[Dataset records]
━━━━━━━━━━━━━━━━
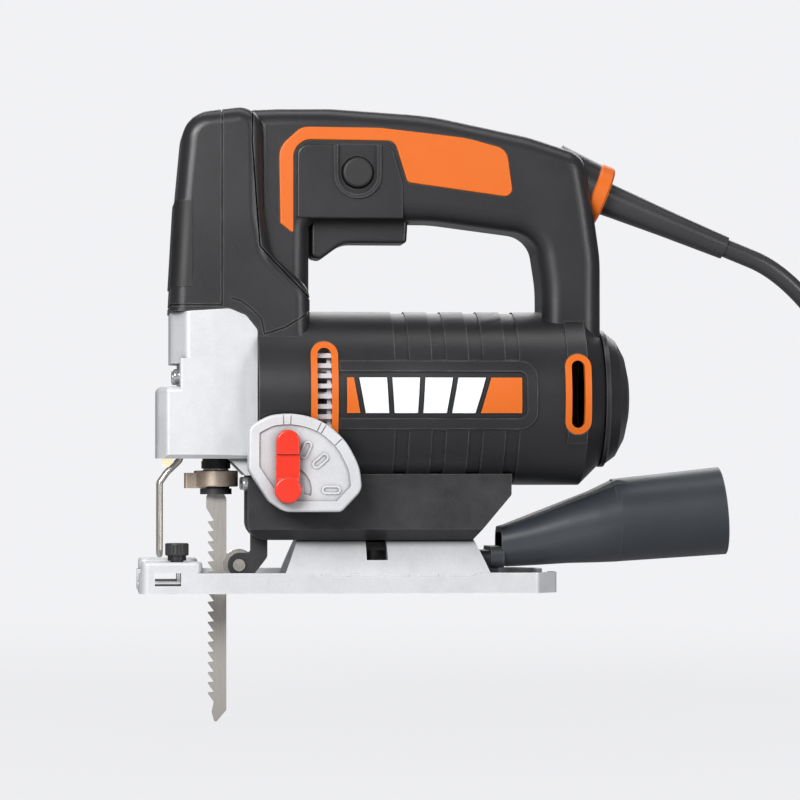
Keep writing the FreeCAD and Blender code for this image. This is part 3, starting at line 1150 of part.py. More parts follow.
def bevel_saddle():
    """The arched bracket on the plate: the arch turns under the foot and a slot lets the clamp bolt through."""
    half = SADDLE_R
    arch = rod(SADDLE_R, V(20, 0, 0), V(115, 0, 0)).cut(rod(SADDLE_R - SADDLE_THICK, V(19, 0, 0),
                                                            V(116, 0, 0)))
    arch = arch.common(box(20, 115, -30, 30, PLATE_THICK, 40))
    trim = side_slab(outline([(SADDLE_FRONT_BOTTOM - 2.0, PLATE_THICK),
                              (SADDLE_REAR_BOTTOM + 2.0, PLATE_THICK),
                              (SADDLE_REAR_TOP, SADDLE_R + 0.5), (SADDLE_FRONT_TOP,
                                                                  SADDLE_R + 0.5)]), -40, 40)
    arch = arch.common(trim)
    feet = []
    for side in (-1, 1):
        y0, y1 = sorted((side * (half - 6.0), side * (half - 0.6)))
        feet.append(plan_slab([(SADDLE_FRONT_BOTTOM + 3, y0, 0.5), (SADDLE_REAR_BOTTOM - 6, y0, 0.5),
                               (SADDLE_REAR_BOTTOM - 6, y1, 0.5), (SADDLE_FRONT_BOTTOM + 3, y1, 0.5)],
                              PLATE_THICK, PLATE_THICK + 2.4))
    solid = fuse_all([arch] + feet)
    # the curved slot spans the whole bevel range on both sides
    reach = math.radians(BEVEL_LIMIT + 12)
    fan = [V(0, 0, 0)] + [V(0, 40 * math.sin(-reach + i * reach / 6), 40 * math.cos(-reach + i * reach / 6))
                          for i in range(13)]
    solid = solid.cut(swept(Part.makePolygon(fan + fan[:1]), V(BOLT_X - 4.2, 0, 0), V(8.4, 0, 0)))
    for x in (46.8, 83.2):
        notch = side_slab(outline([(x - 4.5, SADDLE_R + 1), (x - 4.5, SADDLE_R - 3.4, 1.5),
                                   (x + 4.5, SADDLE_R - 3.4, 1.5),
                                   (x + 4.5, SADDLE_R + 1)]), -6, 6)
        solid = solid.cut(notch)
    return solid


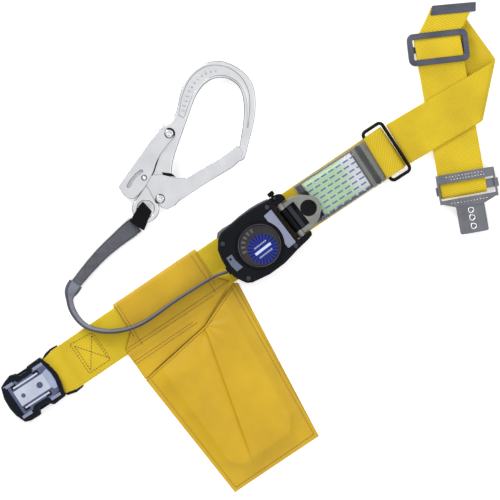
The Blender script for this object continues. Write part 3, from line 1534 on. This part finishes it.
# ---------------------------------------------------------------- hard pieces
@dataclass
class Hardware:
    """Metal and moulded pieces that keep the model's shape and get rounded edges and a finish."""

    fine_edge: float = 0.3
    bodies: dict[str, str] = field(default_factory=dict)

    def body_of(self, node: str) -> str:
        """CAD body of a node."""
        if not self.bodies:
            for body, nodes in frame["record"]["behaviour"]["bodies"].items():
                self.bodies.update({name: body for name in nodes})
        return self.bodies[node]

    def slot_of(self, node: str) -> str:
        """Record's material slot of a node."""
        return next(s["material_slot"] for s in frame["record"]["subparts"] if s["node"] == node)

    def show(self, nodes: Sequence[str], finish: bpy.types.Material, edge: float, segments: int = 2,
             clamp: bool = True) -> None:
        """Show refined copies of CAD nodes.

        Args:
            nodes: their names.
            finish: the material.
            edge: edge radius, mm.
            segments: steps in the edge.
            clamp: keep the radius under the shortest edge's share.
        """
        for node in nodes:
            refined(node, finish, self.body_of(node), self.slot_of(node), edge, segments, clamp)

    def tongue_marks(self) -> None:
        """Plain pressed dashes on the tongue's bars, and raised rims round its dimples."""
        runs = []
        for x, y0, y1 in ((-13.6, -21, 21), (-10.2, -16, 23), (15.2, -20, 22)):
            for k in range(12):
                y = y0 + (y1 - y0) * k / 12
                runs.append([TAIL.point(x, y, 12.6), TAIL.point(x, y + (y1 - y0) / 20, 12.6)])
        stitches("tongue_pressed_marks", runs, "root", pitch=6, length=2.4, width=1.3,
                 finish=Finish.SHEET.material(), slot="plated_sheet")
        for k, x in enumerate((25.2, 33.5, 42.7)):
            z = 9.6
            ring = [(2.0, z - 0.2), (3.7, z - 0.2), (3.5, z + 0.35), (2.9, z + 0.5), (2.3, z + 0.3),
                    (2.0, z - 0.2)]
            to_object(f"tongue_dimple_rim_{k + 1}", lathe(ring, TAIL.point(x, 0.4, z)),
                      Finish.SHEET.material(),
                      "root", "plated_sheet")

    def make(self) -> None:
        """Dress every hard node."""
        self.show(["hook_gate"], Finish.SHEET.material(), 0.7, 2, clamp=False)
        self.show(["lock_lever"], Finish.SHEET.material(), 0.3, 1, clamp=False)
        self.show(["link_bracket"], Finish.CASTING.material(), 0.5)
        self.show(["strap_slider", "strap_tip"], Finish.ZINC.material(), self.fine_edge)
        self.show(["tongue_plate", "tongue_bar"], Finish.TONGUE.material(), self.fine_edge)
        self.show(["back_cover", "exit_guide", "stop_knob", "disc_bezel"], Finish.BLACK.material(), 0.4)
        self.show(["smoke_cover"], Finish.SMOKE.material(), 0.5)
        self.show(["frame_strip"], Finish.GREY_PLATE.material(), 0.25)
        self.show(["frame_corner"], Finish.CORNER_PLATE.material(), 0.25)
        self.show(["buckle_back", "buckle_front"], Finish.BUCKLE.material(), 0.6)
        self.show(["release_button_upper", "release_button_lower"], Finish.BLACK.material(), 0.5)
        self.show(["buckle_latch_plate"], Finish.LATCH.material(), 0.2)
        self.show(["webbing_eye_loop"], Finish.EYE_TAPE.material(), 0.8, 3)
        dress(["lock_pin", "belt_keeper", "bracket_pin", "buckle_bar", "drum_shaft"], Finish.SHEET.material())
        dress(["cover_screws"], Finish.DARK_STEEL.material())
        dress(["gate_spring", "lever_spring", "power_spring", "knob_spring", "button_springs", "ratchet_ring",
               "pawl_1", "pawl_2", "pawl_pins"], Finish.DARK_STEEL.material())
        dress(["webbing_drum", "spring_case", "bracket_roller"], Finish.BLACK.material())
        dress(["belt_ring"], Finish.BLACK_WIRE.material())
        dress(["wound_webbing", "bracket_webbing"], Finish.WOUND.material())
        self.tongue_marks()
        low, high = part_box("label_disc")
        dress(["label_disc"], DiscPrint().make((low + high) / 2, math.radians(REEL.angle)))


# ---------------------------------------------------------------- studio
@dataclass
class Studio:
    """Pale floor, soft light from large panels, and a camera looking straight down."""

    centre: Point = (-0.26, -2.96)     # mm
    distance: float = 4.0              # m
    view_width: float = 0.540          # m across the picture
    sensor: float = 36.0
    dome_strength: float = 0.8

    def panel(self, name: str, at: tuple[float, float, float], size: float, power: float) -> None:
        """Add a square soft light aimed at the set.

        Args:
            name: the light's name.
            at: where it hangs, in metres.
            size: its side, in metres.
            power: in watts.
        """
        light = bpy.data.lights.new(name, "AREA")
        light.size = size
        light.energy = power
        lamp = bpy.data.objects.new(name, light)
        lamp.location = at
        lamp.rotation_euler = (-Vector(at)).to_track_quat("-Z", "Y").to_euler()
        bpy.context.scene.collection.objects.link(lamp)

    def dome(self) -> None:
        """Soft white dome that darkens towards the horizon, so that rounded metal edges read."""
        world = bpy.data.worlds.new("studio")
        bpy.context.scene.world = world
        world.use_nodes = True
        tree = world.node_tree
        place = add(tree, "ShaderNodeTexCoord")
        axes = add(tree, "ShaderNodeSeparateXYZ", {0: place.outputs["Generated"]})
        colour = mixed(tree, maths(tree, "POWER", maths(tree, "MAXIMUM", axes.outputs[2], 0.0), 0.8),
                       "3C3E42", "FFFFFF")
        tree.links.new(colour, tree.nodes["Background"].inputs["Color"])
        tree.nodes["Background"].inputs["Strength"].default_value = self.dome_strength

    def make(self) -> None:
        """Build floor, lights and camera."""
        bm = bmesh.new()
        bmesh.ops.create_grid(bm, x_segments=2, y_segments=2, size=3.0)
        bmesh.ops.translate(bm, verts=bm.verts, vec=(0, 0, -0.0004))
        mesh = bpy.data.meshes.new("floor")
        bm.to_mesh(mesh)
        bm.free()
        material, _, shader = new_material("plain_floor")
        shader.inputs["Base Color"].default_value = linear("FBFBFB")
        shader.inputs["Emission Color"].default_value = linear("FFFFFF")
        shader.inputs["Emission Strength"].default_value = 0.35
        shader.inputs["Roughness"].default_value = 0.9
        mesh.materials.append(material)
        floor = bpy.data.objects.new("floor", mesh)
        bpy.context.scene.collection.objects.link(floor)
        self.panel("key_panel", (-1.1, 1.3, 1.2), 1.0, 26)
        self.panel("fill_panel", (1.2, 0.3, 1.3), 1.4, 8)
        self.panel("low_panel", (0.1, -1.4, 1.2), 1.4, 7)
        self.dome()
        bpy.context.scene.view_settings.view_transform = "Standard"
        camera_data = bpy.data.cameras.new("camera")
        camera_data.sensor_width = self.sensor
        camera_data.lens = self.sensor * self.distance / self.view_width
        camera_data.clip_end = 100.0
        camera = bpy.data.objects.new("camera", camera_data)
        camera.location = (self.centre[0] * MM, self.centre[1] * MM, self.distance)
        bpy.context.scene.collection.objects.link(camera)
        bpy.context.scene.camera = camera


def main() -> None:
    """Build the set piece by piece."""
    logging.basicConfig(level=logging.INFO)
    Studio().make()
    Lanyard().make()
    Belt().make()
    Pouch().make()
    Absorber().make()
    ForgedHook().make()
    Hardware().make()
    ReelTrim().make()
    BuckleTrim().make()


if __name__ == "__main__":
    main()
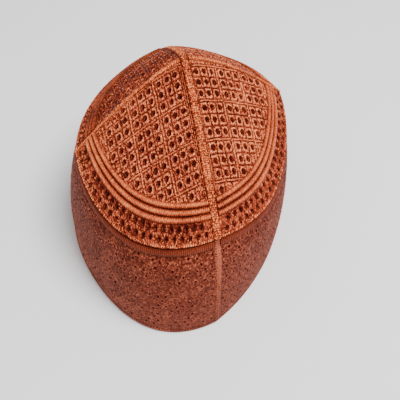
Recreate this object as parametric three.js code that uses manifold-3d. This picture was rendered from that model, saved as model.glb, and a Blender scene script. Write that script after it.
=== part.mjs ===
// Embroidered prayer cap: four pierced gores on a tall side band.
// Millimetres, +Z up. The rim stands on z = 0, the long seam's front foot points to -Y.
import * as THREE from 'three';
import { mergeVertices } from 'three/addons/utils/BufferGeometryUtils.js';
import Module from 'manifold-3d';

const wasm = await Module();
wasm.setup();

// Driving dimensions
const bandHeight = 89;        // floor to the crown's edge, at the seams
const crownRise = 46;         // crown's edge to the top
const rimHalfWidth = 85.7;    // outside, at the floor
const edgeHalfWidth = 72.7;   // outside, at the crown's edge
const frontReach = 1.282;     // front half length over half width
const backReach = 0.963;      // back half length over half width
const rimFrontFlare = 0.045;  // how much further forward the rim stands
const bandBulge = 2.6;        // the band's belly at half its height
const edgeShift = -4.4;       // the crown's edge sits this far forward of the rim
const apexRight = 2.4;        // the top's place beside and behind the middle
const apexBack = 8.7;
const apexFade = 1.5;         // how soon that shift dies out towards the edge
const sideSkew = 0.17;        // the side seams lie a little askew, right one back
const originBack = 17.02;     // brings the middle of the whole cap's box over the origin

const crownWall = 2.0;
const bandWall = 1.8;
const gap = 0.3;              // between pieces that touch
const seatGap = 0.35;         // under the pieces that lie on a curved one

const longSeamWidth = 5.0;
const ridgeWidth = 2.6;
const bandSeamWidth = 4.4;
const seamProud = 0.6;        // how far seams stand above the cloth
const seamCrown = 1.35;       // how much further along their middle line
const cordHeight = 1.7;
const cordPitch = 0.033;      // as a share of the way from the top to the crown's edge
const cordPlaces = [0.822, 0.822 + cordPitch, 0.822 + 2 * cordPitch];
const bindingHeight = 4.0;
const bindingWall = 1.4;
const bindingDrop = 2.25;     // from the crown's edge down to the binding
const bindingShare = 0.996;   // how much of the way to its side ridge a binding goes
const hemHeight = 5.0;
const hemWall = 2.6;
const bandTopInset = bindingWall + 2 * gap;
const bandTopDrop = 1.8;      // clears the sloping inside of the crown
const bandShoulder = bindingHeight + 3 * gap;
const insetFade = 14;         // the band comes out to its full width over this height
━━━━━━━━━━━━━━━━
### Requirements
Each line from the line with "The Blender script" to the line with "bodies: dict[str, str]" is to be echoed exactly; both boundary lines are included, and nothing else is to be output.

### Solution to this problem
The Blender script for this object continues. Write part 3, from line 1534 on. This part finishes it.
# ---------------------------------------------------------------- hard pieces
@dataclass
class Hardware:
    """Metal and moulded pieces that keep the model's shape and get rounded edges and a finish."""

    fine_edge: float = 0.3
    bodies: dict[str, str] = field(default_factory=dict)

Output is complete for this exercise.